Task goal = Everything from the line with "for name, make" through the line with "bpy.data.objects.remove(obj)" should be repeated exactly, both of those lines included, and nothing else.
»»
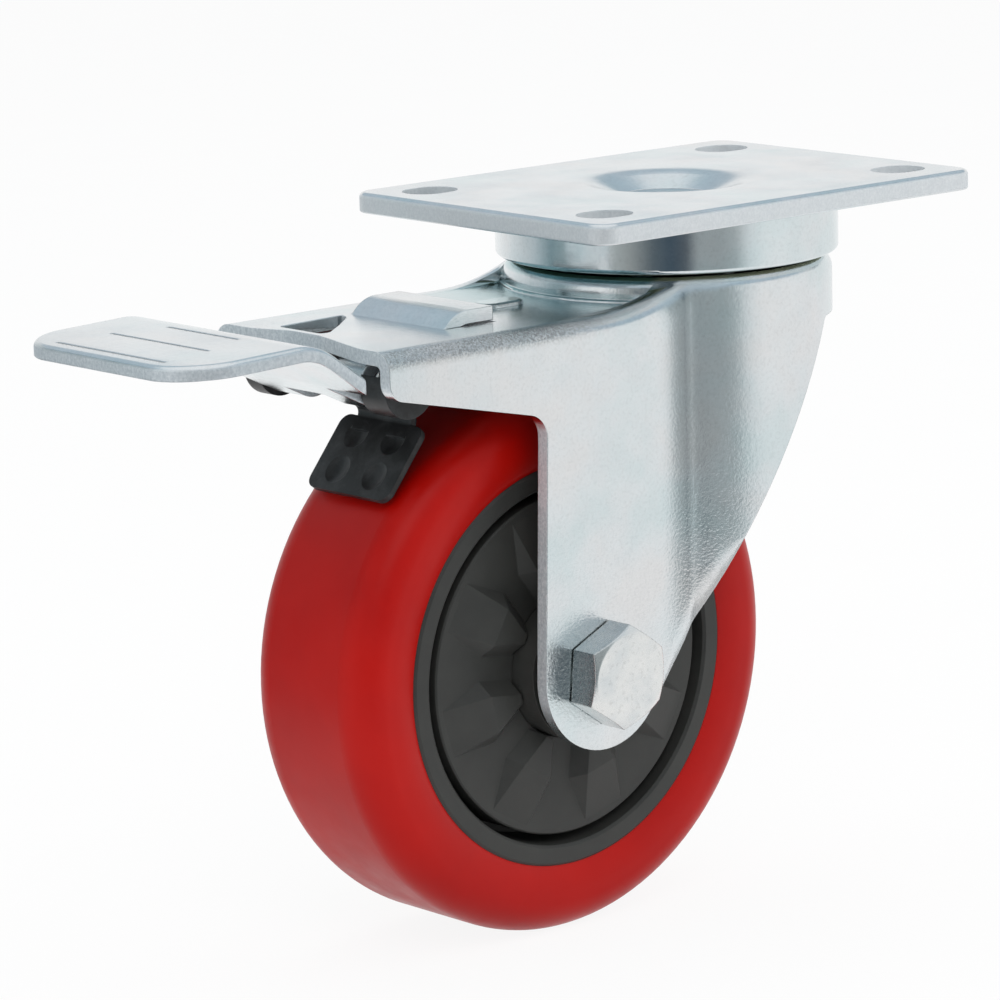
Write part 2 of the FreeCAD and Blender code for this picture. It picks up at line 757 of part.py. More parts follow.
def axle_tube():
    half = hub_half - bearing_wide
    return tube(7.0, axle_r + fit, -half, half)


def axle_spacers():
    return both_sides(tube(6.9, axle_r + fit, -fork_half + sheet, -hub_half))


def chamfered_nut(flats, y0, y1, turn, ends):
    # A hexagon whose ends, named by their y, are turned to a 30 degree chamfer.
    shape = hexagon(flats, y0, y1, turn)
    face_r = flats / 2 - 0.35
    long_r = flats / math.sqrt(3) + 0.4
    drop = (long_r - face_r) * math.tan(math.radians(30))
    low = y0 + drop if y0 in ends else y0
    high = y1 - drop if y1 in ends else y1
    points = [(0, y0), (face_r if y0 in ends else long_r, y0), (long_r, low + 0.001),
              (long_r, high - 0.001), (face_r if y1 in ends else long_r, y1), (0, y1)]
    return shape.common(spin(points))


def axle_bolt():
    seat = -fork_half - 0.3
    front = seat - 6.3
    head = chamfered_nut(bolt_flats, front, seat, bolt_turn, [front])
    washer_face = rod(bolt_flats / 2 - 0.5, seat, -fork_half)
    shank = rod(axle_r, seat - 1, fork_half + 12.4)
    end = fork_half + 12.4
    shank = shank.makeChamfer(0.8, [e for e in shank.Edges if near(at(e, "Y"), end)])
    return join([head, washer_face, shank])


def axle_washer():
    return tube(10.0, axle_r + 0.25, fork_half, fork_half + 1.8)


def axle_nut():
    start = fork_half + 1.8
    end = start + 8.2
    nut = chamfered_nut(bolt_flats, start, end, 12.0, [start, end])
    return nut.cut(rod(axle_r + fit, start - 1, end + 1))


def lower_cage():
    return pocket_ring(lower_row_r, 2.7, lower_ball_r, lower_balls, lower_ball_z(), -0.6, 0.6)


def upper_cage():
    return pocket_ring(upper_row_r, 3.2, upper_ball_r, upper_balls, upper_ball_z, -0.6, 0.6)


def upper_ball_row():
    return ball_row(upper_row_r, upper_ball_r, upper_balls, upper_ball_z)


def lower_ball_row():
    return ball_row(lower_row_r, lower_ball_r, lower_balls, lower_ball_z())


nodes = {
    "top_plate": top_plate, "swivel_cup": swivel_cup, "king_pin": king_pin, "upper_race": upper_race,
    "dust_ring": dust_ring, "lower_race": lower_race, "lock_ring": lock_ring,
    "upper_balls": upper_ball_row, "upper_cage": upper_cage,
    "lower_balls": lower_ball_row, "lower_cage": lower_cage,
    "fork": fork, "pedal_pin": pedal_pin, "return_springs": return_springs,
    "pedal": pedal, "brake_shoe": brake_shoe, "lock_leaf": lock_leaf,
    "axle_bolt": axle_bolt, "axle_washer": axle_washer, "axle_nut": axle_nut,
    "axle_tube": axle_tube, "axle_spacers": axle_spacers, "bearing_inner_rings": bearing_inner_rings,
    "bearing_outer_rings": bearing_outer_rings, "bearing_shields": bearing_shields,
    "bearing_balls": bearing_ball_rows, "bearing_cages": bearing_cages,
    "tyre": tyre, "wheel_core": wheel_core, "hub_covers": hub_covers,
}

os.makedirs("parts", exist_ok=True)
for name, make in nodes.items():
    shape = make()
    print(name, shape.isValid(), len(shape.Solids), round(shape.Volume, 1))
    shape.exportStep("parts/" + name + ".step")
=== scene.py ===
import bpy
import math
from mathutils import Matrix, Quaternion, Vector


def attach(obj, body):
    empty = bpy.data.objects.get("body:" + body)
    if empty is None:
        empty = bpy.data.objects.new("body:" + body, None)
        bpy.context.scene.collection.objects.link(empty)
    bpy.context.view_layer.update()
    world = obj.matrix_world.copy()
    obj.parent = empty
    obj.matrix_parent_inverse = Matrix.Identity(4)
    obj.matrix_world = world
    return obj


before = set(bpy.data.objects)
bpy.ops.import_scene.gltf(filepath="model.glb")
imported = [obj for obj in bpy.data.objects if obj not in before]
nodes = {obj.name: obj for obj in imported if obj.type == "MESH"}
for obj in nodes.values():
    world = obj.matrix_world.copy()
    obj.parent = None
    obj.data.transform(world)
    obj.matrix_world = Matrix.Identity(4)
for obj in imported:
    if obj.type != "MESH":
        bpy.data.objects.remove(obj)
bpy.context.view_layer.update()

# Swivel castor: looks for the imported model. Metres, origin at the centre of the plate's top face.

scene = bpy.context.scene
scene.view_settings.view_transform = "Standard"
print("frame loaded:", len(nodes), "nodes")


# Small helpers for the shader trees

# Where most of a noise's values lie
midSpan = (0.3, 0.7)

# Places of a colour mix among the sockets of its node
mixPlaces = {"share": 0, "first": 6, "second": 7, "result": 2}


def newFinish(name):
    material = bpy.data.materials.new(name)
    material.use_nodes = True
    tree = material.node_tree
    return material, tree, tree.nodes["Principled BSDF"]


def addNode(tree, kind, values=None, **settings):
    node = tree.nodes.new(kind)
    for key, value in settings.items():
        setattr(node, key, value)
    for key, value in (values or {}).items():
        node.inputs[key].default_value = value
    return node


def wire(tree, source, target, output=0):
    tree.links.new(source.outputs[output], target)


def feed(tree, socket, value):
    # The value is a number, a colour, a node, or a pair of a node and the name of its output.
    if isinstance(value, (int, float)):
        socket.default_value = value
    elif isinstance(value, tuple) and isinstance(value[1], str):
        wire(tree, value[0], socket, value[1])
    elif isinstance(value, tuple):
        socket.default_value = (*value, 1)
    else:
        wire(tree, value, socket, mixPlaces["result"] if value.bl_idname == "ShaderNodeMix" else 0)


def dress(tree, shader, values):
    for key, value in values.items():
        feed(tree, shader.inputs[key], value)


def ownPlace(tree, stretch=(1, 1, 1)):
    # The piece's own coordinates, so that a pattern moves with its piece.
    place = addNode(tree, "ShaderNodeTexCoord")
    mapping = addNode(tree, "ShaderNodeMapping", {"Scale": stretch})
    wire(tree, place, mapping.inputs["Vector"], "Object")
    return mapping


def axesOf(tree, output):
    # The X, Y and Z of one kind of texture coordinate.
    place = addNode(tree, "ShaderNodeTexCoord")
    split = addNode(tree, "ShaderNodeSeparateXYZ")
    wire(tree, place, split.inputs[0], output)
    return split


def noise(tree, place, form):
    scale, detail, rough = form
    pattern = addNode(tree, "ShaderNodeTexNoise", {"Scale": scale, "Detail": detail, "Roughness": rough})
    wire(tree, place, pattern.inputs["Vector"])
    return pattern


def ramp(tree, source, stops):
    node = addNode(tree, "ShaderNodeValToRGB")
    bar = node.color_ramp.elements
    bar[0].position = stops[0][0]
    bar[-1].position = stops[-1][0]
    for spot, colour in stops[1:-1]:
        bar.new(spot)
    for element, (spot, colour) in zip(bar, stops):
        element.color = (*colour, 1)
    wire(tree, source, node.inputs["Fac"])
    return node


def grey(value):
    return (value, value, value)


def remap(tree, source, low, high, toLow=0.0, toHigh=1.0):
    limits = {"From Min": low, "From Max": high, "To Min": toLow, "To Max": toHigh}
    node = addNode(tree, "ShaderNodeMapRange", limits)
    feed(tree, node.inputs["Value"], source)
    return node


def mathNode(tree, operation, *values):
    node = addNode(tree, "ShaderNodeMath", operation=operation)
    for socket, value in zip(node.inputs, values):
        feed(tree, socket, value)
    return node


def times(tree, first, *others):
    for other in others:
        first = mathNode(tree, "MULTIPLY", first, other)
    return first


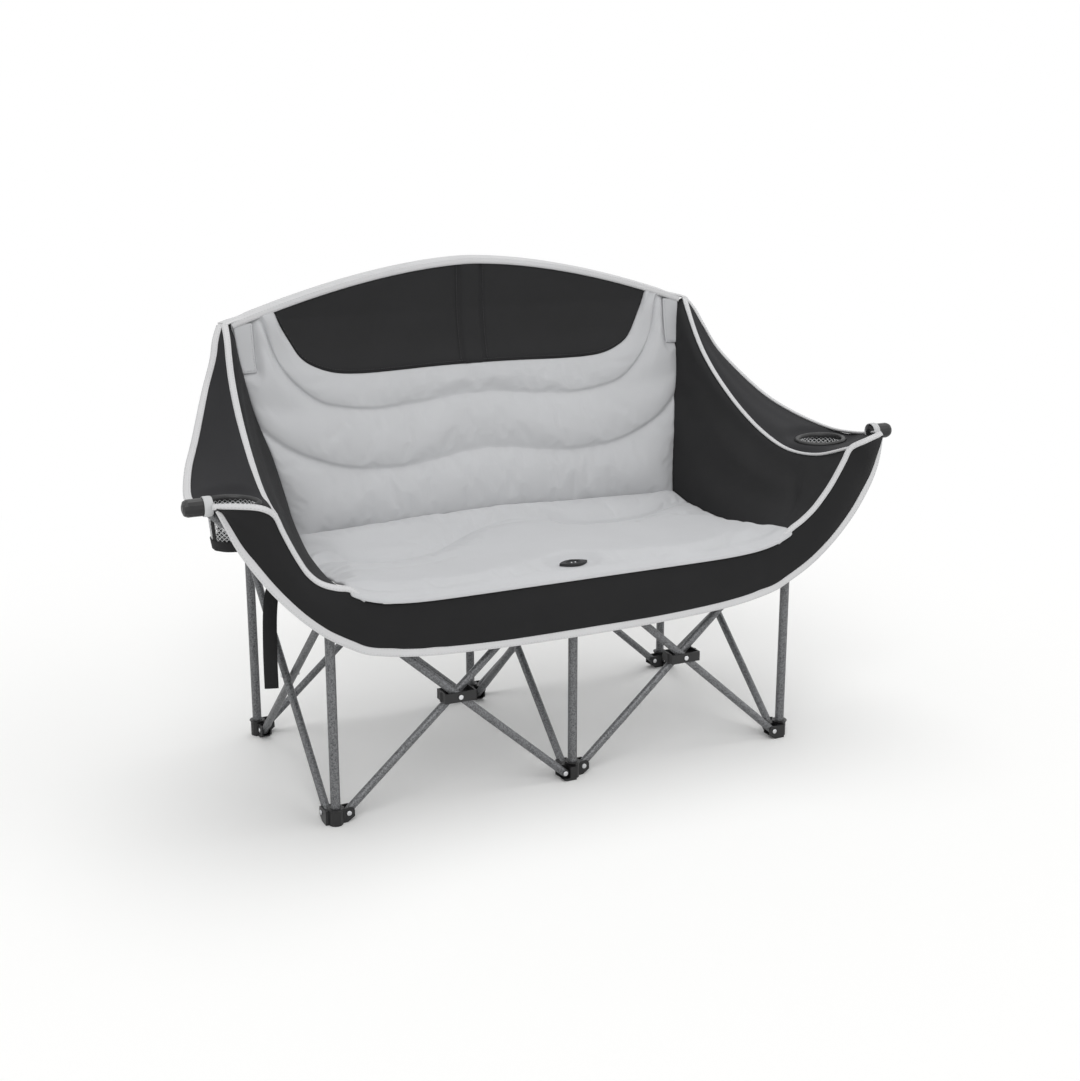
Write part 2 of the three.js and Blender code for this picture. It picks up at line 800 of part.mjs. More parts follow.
««
Task answer =
for name, make in nodes.items():
    shape = make()
    print(name, shape.isValid(), len(shape.Solids), round(shape.Volume, 1))
    shape.exportStep("parts/" + name + ".step")
=== scene.py ===
import bpy
import math
from mathutils import Matrix, Quaternion, Vector


def attach(obj, body):
    empty = bpy.data.objects.get("body:" + body)
    if empty is None:
        empty = bpy.data.objects.new("body:" + body, None)
        bpy.context.scene.collection.objects.link(empty)
    bpy.context.view_layer.update()
    world = obj.matrix_world.copy()
    obj.parent = empty
    obj.matrix_parent_inverse = Matrix.Identity(4)
    obj.matrix_world = world
    return obj


before = set(bpy.data.objects)
bpy.ops.import_scene.gltf(filepath="model.glb")
imported = [obj for obj in bpy.data.objects if obj not in before]
nodes = {obj.name: obj for obj in imported if obj.type == "MESH"}
for obj in nodes.values():
    world = obj.matrix_world.copy()
    obj.parent = None
    obj.data.transform(world)
    obj.matrix_world = Matrix.Identity(4)
for obj in imported:
    if obj.type != "MESH":
        bpy.data.objects.remove(obj)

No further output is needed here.